- _Task goal_
Reproduce the full listing that appears beneath this instruction exactly.

- _Supplied material_

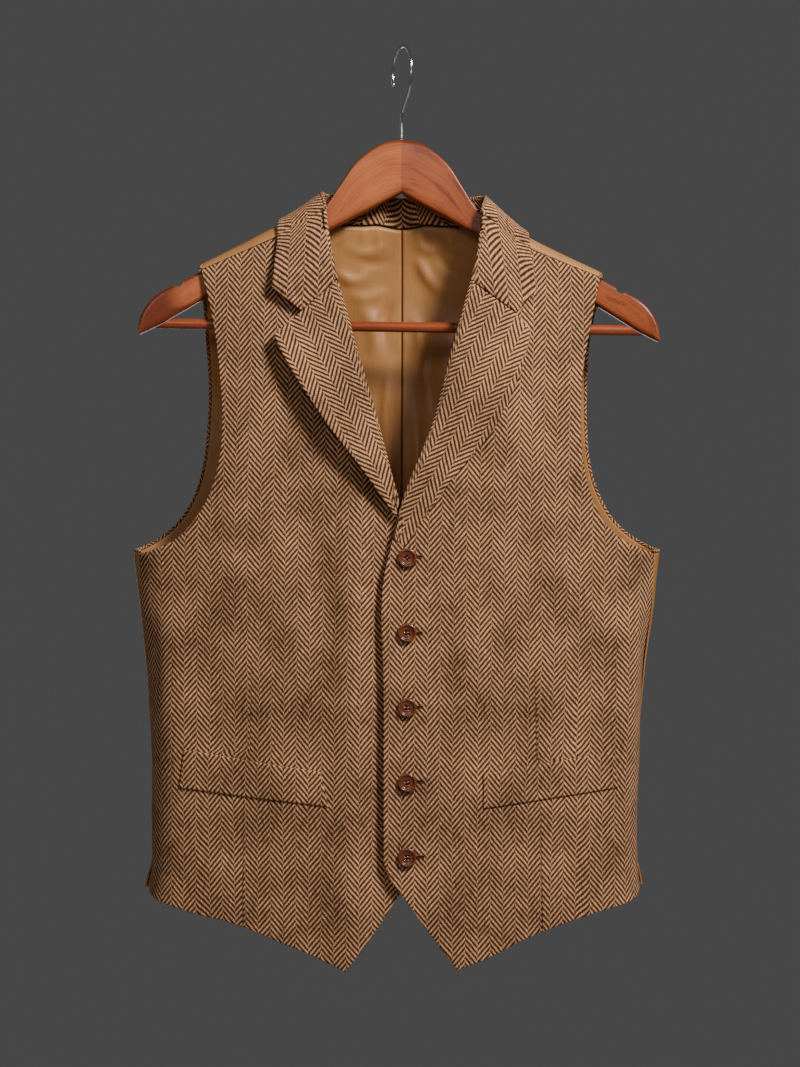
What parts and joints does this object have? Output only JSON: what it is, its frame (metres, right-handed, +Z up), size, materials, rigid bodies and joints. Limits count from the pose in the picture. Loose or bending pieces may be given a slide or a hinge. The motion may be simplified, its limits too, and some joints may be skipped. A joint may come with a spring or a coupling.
{
  "type": "suit waistcoat on a clothes hanger",
  "caption": "Lapelled herringbone waistcoat with a satin back, buttoned and hanging on a contoured wooden clothes hanger with a trouser bar and a wire hook.",
  "frame": {"origin": "where the hook bears on a rail: the inner top of the hook's loop", "axes": "+X to the right of someone facing the waistcoat's front, +Y away from them, +Z up"},
  "size_m": [0.4567, 0.0959, 0.7953],
  "materials": {
    "herringbone": "brown herringbone tweed",
    "satin": "bronze lining satin",
    "stained_wood": "red-brown stain under satin lacquer",
    "bright_steel": "polished wire",
    "brown_horn": "polished dark brown"
  },
  "bodies": {
    "root": {"front_left": "herringbone", "front_right": "herringbone", "back_left": "satin", "back_right": "satin", "lining_left": "satin", "lining_right": "satin", "collar": "herringbone", "lapel_left": "herringbone", "lapel_right": "herringbone", "welt_left": "herringbone", "welt_right": "herringbone", "binding_left": "herringbone", "binding_right": "herringbone", "button_1": "brown_horn", "button_2": "brown_horn", "button_3": "brown_horn", "button_4": "brown_horn", "button_5": "brown_horn", "hanger_arm_left": "stained_wood", "hanger_arm_right": "stained_wood", "hanger_bar": "stained_wood", "hanger_hook": "bright_steel"}
  },
  "joints": []
}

- _Final result_
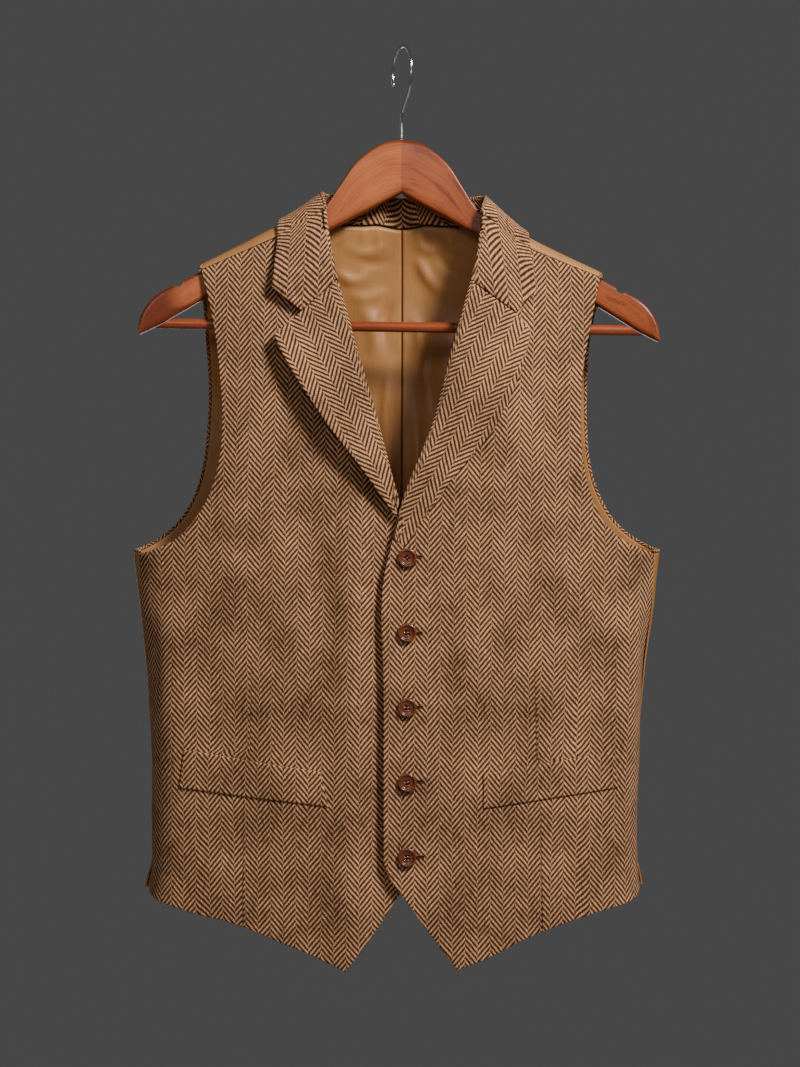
What parts and joints does this object have? Output only JSON: what it is, its frame (metres, right-handed, +Z up), size, materials, rigid bodies and joints. Limits count from the pose in the picture. Loose or bending pieces may be given a slide or a hinge. The motion may be simplified, its limits too, and some joints may be skipped. A joint may come with a spring or a coupling.
{
  "type": "suit waistcoat on a clothes hanger",
  "caption": "Lapelled herringbone waistcoat with a satin back, buttoned and hanging on a contoured wooden clothes hanger with a trouser bar and a wire hook.",
  "frame": {"origin": "where the hook bears on a rail: the inner top of the hook's loop", "axes": "+X to the right of someone facing the waistcoat's front, +Y away from them, +Z up"},
  "size_m": [0.4567, 0.0959, 0.7953],
  "materials": {
    "herringbone": "brown herringbone tweed",
    "satin": "bronze lining satin",
    "stained_wood": "red-brown stain under satin lacquer",
    "bright_steel": "polished wire",
    "brown_horn": "polished dark brown"
  },
  "bodies": {
    "root": {"front_left": "herringbone", "front_right": "herringbone", "back_left": "satin", "back_right": "satin", "lining_left": "satin", "lining_right": "satin", "collar": "herringbone", "lapel_left": "herringbone", "lapel_right": "herringbone", "welt_left": "herringbone", "welt_right": "herringbone", "binding_left": "herringbone", "binding_right": "herringbone", "button_1": "brown_horn", "button_2": "brown_horn", "button_3": "brown_horn", "button_4": "brown_horn", "button_5": "brown_horn", "hanger_arm_left": "stained_wood", "hanger_arm_right": "stained_wood", "hanger_bar": "stained_wood", "hanger_hook": "bright_steel"}
  },
  "joints": []
}